Description: This ppoem is written as it is seen through a person who thinks hope will never come, but when they find someone who is also in a related disaray they can relate and shove a side their problems to help others.
My loneliness is consuming
My life's work is ever dooming
My friends betray me
My hearts a mess
My life is filled
with endless stress
Rejection comes
without a yes
My life is torn
yet others scorn
as thorns go tearing
through my heart
My mind is twisted
and full of lead
as useless things
float through my head
My eyes are filled with endless dread
That shows with every tear that's shed
Wait what is this
among the awful bliss
comes a friend in need
bringing with a helpless plead
so to this my soul will heed
to this desperate friend
a very good friend indeed
I really liked this.
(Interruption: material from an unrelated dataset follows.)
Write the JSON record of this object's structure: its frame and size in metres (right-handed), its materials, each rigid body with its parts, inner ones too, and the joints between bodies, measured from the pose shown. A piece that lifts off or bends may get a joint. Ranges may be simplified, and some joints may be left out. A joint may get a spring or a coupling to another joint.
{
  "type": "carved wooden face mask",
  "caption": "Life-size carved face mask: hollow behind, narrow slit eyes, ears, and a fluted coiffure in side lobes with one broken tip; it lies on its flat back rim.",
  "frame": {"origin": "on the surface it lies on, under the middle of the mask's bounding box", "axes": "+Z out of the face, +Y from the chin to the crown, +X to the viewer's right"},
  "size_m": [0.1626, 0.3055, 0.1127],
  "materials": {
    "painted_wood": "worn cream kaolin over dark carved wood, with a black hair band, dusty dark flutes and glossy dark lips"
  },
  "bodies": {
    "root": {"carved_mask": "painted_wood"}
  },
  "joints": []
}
The rhyming was good, and so was the message you were sending through your words. And you are very right; when life gets hard, and your in so much pain, it helps a lot to know that you can have someone to relate and understand what your going through. Sometimes, all your problems can be solved just by one really good friend. I however, am still searching for that special friend. Maybe someday I will find one.
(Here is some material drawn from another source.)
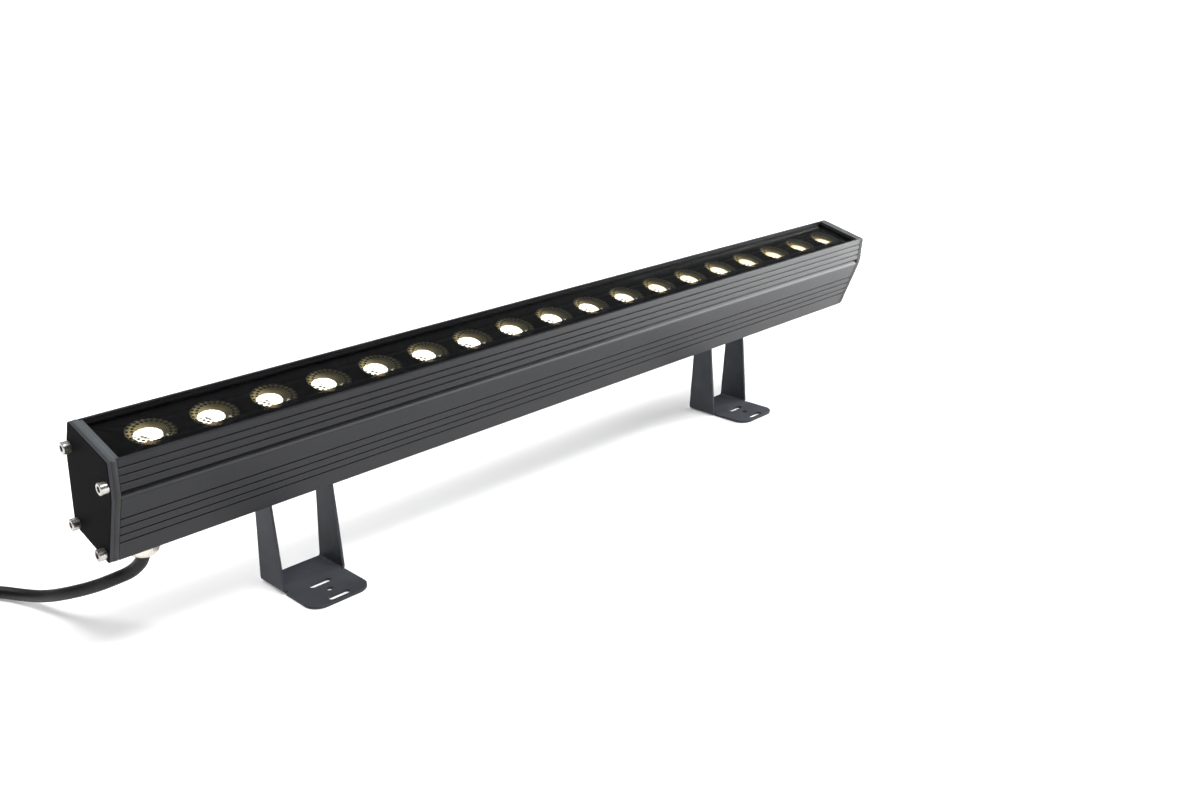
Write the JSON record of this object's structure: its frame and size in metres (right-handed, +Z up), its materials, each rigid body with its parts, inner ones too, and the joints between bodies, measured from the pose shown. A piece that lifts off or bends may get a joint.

Great work, and I agree with everyone else, this was ver original. Which just made it an even better read.
this poem was very good, and quite original...the only thing I have to say that's a bit negative is that the rhyming seemed a little forced but I get comments saying that all the time and it didn't take away from this write. I loved your point here because it was so true, sometimes seeing someone who is as down as you are is just the thing to cheer you up that u can help them. peace
this poem was realy relatable. I loved your expression. I wouldn't change anything. sometimes all we need in life is a real friend and suddenly we have a new something to live and love for. great concept.
This was very cool, definatly all your own. I like the whole concept and how you put it out...being that the sight of someone else equally sad and in need comes along and there's no one better to help...sortta reminds me of this book I'm reading now "wormwood" one of the lines tells of this locked away creature trapped by a mean man in an attic and along comes this really sad dude who's carraige (18th century london era) breaks and nothings working and it says "but in a fleeting glimpse he caught the stare of a man worse off than him, his heart was split in two at the sight of this, knowing that man would wake up worse off than himself the next morn" This was awesome and I can't find anything in need of change. Peace
It was original and very creative. You have a knack for expressing yourself in a very distinct manner, and that comes across very clearly in your writing. Well done for another good write.
PS The he's and the I's were purely my opinion. Theoretical poets may advise not using I's, but I don't subscribe to that school of thought.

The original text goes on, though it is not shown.